The SEC’s complaint charges Lattanzio, Black Diamond Capital Appreciation Fund and three other Lattanzio-controlled entities with securities fraud in violation of the Securities Act of 1933 and Securities Exchange Act of 1934. The complaint also charges Lattanzio and some of the entities with investment adviser fraud in violation of the Investment Advisers Act of 1940. The SEC’s investigation is continuing.
CSC, Former Execs Charged by SEC With Accounting Fraud
Computer Sciences Corp. and former executives were charged by the SEC with manipulating financial results and hiding significant problems with the company’s biggest, highest-profile contract. In addition, the SEC charged former finance executives involved with CSC’s international businesses for ignoring basic accounting standards to boost reported profits. Five of the total of eight executives have agreed to settle, with cases proceeding against the other three; the company also agreed to settle and to pay a $190 million penalty, but those settling neither admitted nor denied the charges. According to the agency, CSC’s accounting and disclosure fraud began after the company learned it would lose money on a contract with the United Kingdom’s National Health Service (NHS) because it couldn’t meet certain deadlines. To avoid the large hit to its earnings that CSC was required to record, Robert Sutcliffe, who was CSC’s finance director for the NHS contract, added items to CSC’s accounting models that artificially increased its profits but were completely faked.
CSC, with former CEO Michael Laphen’s approval, kept stalling the financial impact of its delays by basing its models on contract amendments it was proposing to the NHS rather than the actual contract. However, NHS officials repeatedly rejected CSC’s requests that the NHS pay the company higher prices for less work.

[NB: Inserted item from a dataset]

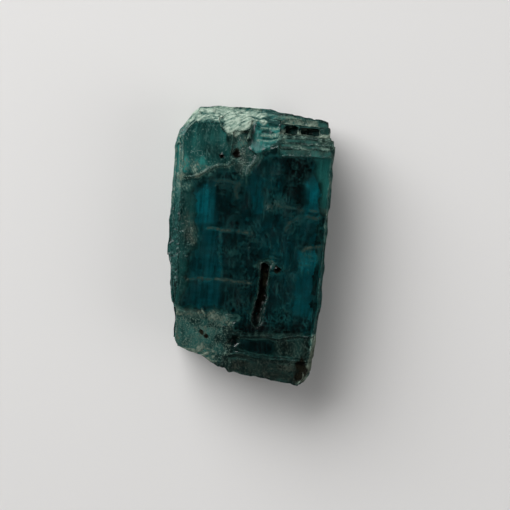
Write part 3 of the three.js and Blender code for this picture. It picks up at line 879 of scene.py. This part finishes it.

Using the rejected proposals for its models instead of the facts, the company managed to avoid recording significant earnings reductions in 2010 and 2011. Laphen and former CFO Michael Mancuso ignored rules requiring them to disclose this situation to investors, and in fact made public statements regarding the NHS contract that disguised CSC’s performance. In addition, Mancuso hid a prepayment arrangement allowing CSC to meet its cash flow targets by effectively borrowing large sums of money from the NHS at a high interest rate. He told investors that CSC was hitting its targets “the old-fashioned hard way.”

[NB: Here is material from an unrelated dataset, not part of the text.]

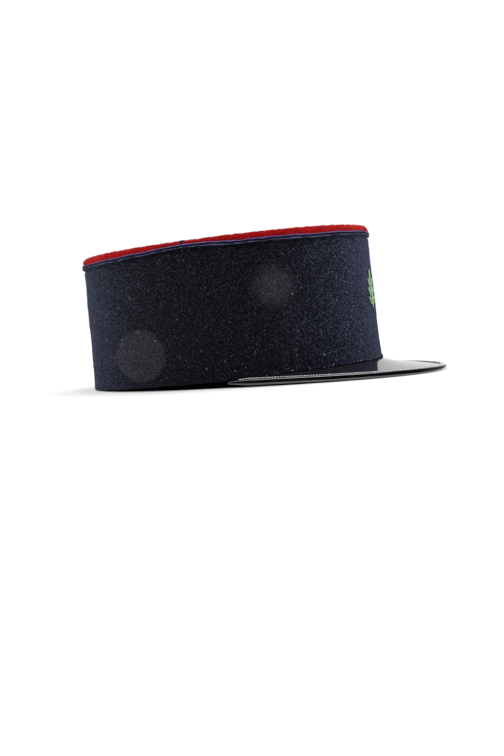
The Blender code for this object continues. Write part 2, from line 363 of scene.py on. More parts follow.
def joined(parts):
    """Vertices and faces of several meshes as one."""
    vertices, faces = [], []
    for points, sides in parts:
        first = sum(len(made) for made in vertices)
        faces += [[first + corner for corner in side] for side in sides]
        vertices.append(points)
    return np.concatenate(vertices), faces


def tube_tones(tones, steps, sides):
    """UVs that hold one tone for each tube that tubes() makes."""
    around = np.repeat(tones, (steps - 1) * sides * 4)
    ends = np.repeat(tones, 2 * sides)
    both = np.concatenate([around, ends])
    return [np.stack([both, np.zeros_like(both)], 1)]


def fibres(starts, middles, ends, radii):
    """Vertices and faces of short bent fibres, pointed at both ends."""
    count = len(starts)
    along = unit(ends - starts)
    aside = unit(np.cross(along, np.array([0.31, 0.52, 0.79])))
    other = np.cross(along, aside)
    ring = [middles + (aside * math.cos(turn) + other * math.sin(turn)) * radii[:, None]
            for turn in (0.0, math.tau / 3, 2 * math.tau / 3)]
    vertices = np.stack([starts, *ring, ends], 1).reshape(-1, 3)
    pattern = np.array([(0, 1, 2), (0, 2, 3), (0, 3, 1), (4, 2, 1), (4, 3, 2), (4, 1, 3)])
    faces = (pattern[None] + 5 * np.arange(count)[:, None, None]).reshape(-1, 3)
    return vertices, faces.tolist()


# Materials; the id_data of a node or socket is the node tree that it belongs to

def feed(made, values):
    """Link or set a node's inputs."""
    for name, value in values.items():
        if isinstance(value, bpy.types.NodeSocket):
            made.id_data.links.new(value, made.inputs[name])
        else:
            made.inputs[name].default_value = value


def node(tree, kind, values=None, **settings):
    """A shader node with its settings and its inputs."""
    made = tree.nodes.new("ShaderNode" + kind)
    for name, value in settings.items():
        setattr(made, name, value)
    feed(made, values or {})
    return made


def new_material(name):
    """A material, its shader, and the place in the object."""
    made = bpy.data.materials.new(name)
    made.use_nodes = True
    shader = made.node_tree.nodes["Principled BSDF"]
    return made, shader, coordinates(shader, "Object")


def coordinates(shader, kind):
    return node(shader.id_data, "TexCoord").outputs[kind]


def parts_of(vector):
    return node(vector.id_data, "SeparateXYZ", {0: vector}).outputs


def noise(place, scale, detail=3.0, rough=0.6):
    """Noise with a scale in waves for each metre."""
    return node(place.id_data, "TexNoise", {"Vector": place, "Scale": scale, "Detail": detail,
                                            "Roughness": rough}).outputs["Fac"]


def ramp(value, stops):
    """A colour ramp; stops are (place, colour or grey)."""
    made = node(value.id_data, "ValToRGB", {"Fac": value})
    elements = made.color_ramp.elements
    while len(elements) < len(stops):
        elements.new(0.5)
    for element, (place, colour) in zip(elements, stops):
        element.position = place
        grey = isinstance(colour, float)
        element.color = (colour, colour, colour, 1.0) if grey else (*colour, 1.0)
    return made.outputs["Color"]


def maths(operation, first, second=0.0):
    return node(first.id_data, "Math", {0: first, 1: second}, operation=operation).outputs[0]


def vector_maths(operation, first, second):
    made = node(first.id_data, "VectorMath", {0: first, 1: second}, operation=operation)
    return made.outputs["Value" if operation == "DOT_PRODUCT" else "Vector"]


def span(value, start, end, low=0.0, high=1.0):
    """Carry a value from one range to another, and hold it at the ends."""
    return node(value.id_data, "MapRange", {"Value": value, "From Min": start, "From Max": end,
                                            "To Min": low, "To Max": high}).outputs[0]


def mixed(share, first, second, blend="MIX"):
    socket = first if isinstance(share, float) else share
    made = node(socket.id_data, "Mix", data_type="RGBA", blend_type=blend)
    feed(made, {0: share, 6: first, 7: second})
    return made.outputs[2]


def times(first, second):
    return mixed(1.0, first, second, "MULTIPLY")


def bump(shader, height, distance, strength):
    made = node(shader.id_data, "Bump",
                {"Height": height, "Distance": distance, "Strength": strength})
    feed(shader, {"Normal": made.outputs[0]})
    return made.outputs[0]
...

Aside from the NHS contract, the SEC also found that CSC and finance executives in Australia and Denmark fraudulently manipulated the financial results of the company’s businesses in those regions. The agency said that Edward Parker, who served as controller in Australia, along with regional CFO Wayne Banks overstated the company’s earnings by using “cookie jar” reserves and failing to record expenses as required. They overstated CSC’s operating results by more than 5% in Q1 of fiscal year 2009; that let CSC meet analysts’ earnings targets during that period.
In CSC’s Nordic region, under finance director Paul Wakefield, the SEC found a variety of accounting manipulations to boost operating results as finance executives there tried to meet U.S. management-set budget targets. Among other things, they tried improperly accounting for client disputes, overstating assets, and capitalizing expenses. The tactics overstated CSC’s consolidated pretax income in Denmark as much as 7%. CSC’s finance manager Claus Zilmer was involved in violations of the financial reporting and books and records provisions of the securities laws.
Laphen has agreed to settle, and to return to CSC more than $3.7 million in compensation under the clawback provision of the Sarbanes-Oxley Act and pay a $750,000 penalty. Mancuso has agreed to settle and to return $369,100 in compensation and pay a $175,000 penalty.
Wakefield and Zilmer have agreed to settle, with Wakefield agreeing to accept an officer-and-director bar of at least three years as well as a bar from practicing as an accountant on behalf of SEC-regulated entities for at least three years. Banks has agreed to settle and pay disgorgement of $10,990 with prejudgment interest of $2,400, plus accept an officer-and-director bar of at least four years as well as a bar from practicing as an accountant on behalf of SEC-regulated entities for at least four years.
The SEC’s case continues against Edwards, Sutcliffe and Parker.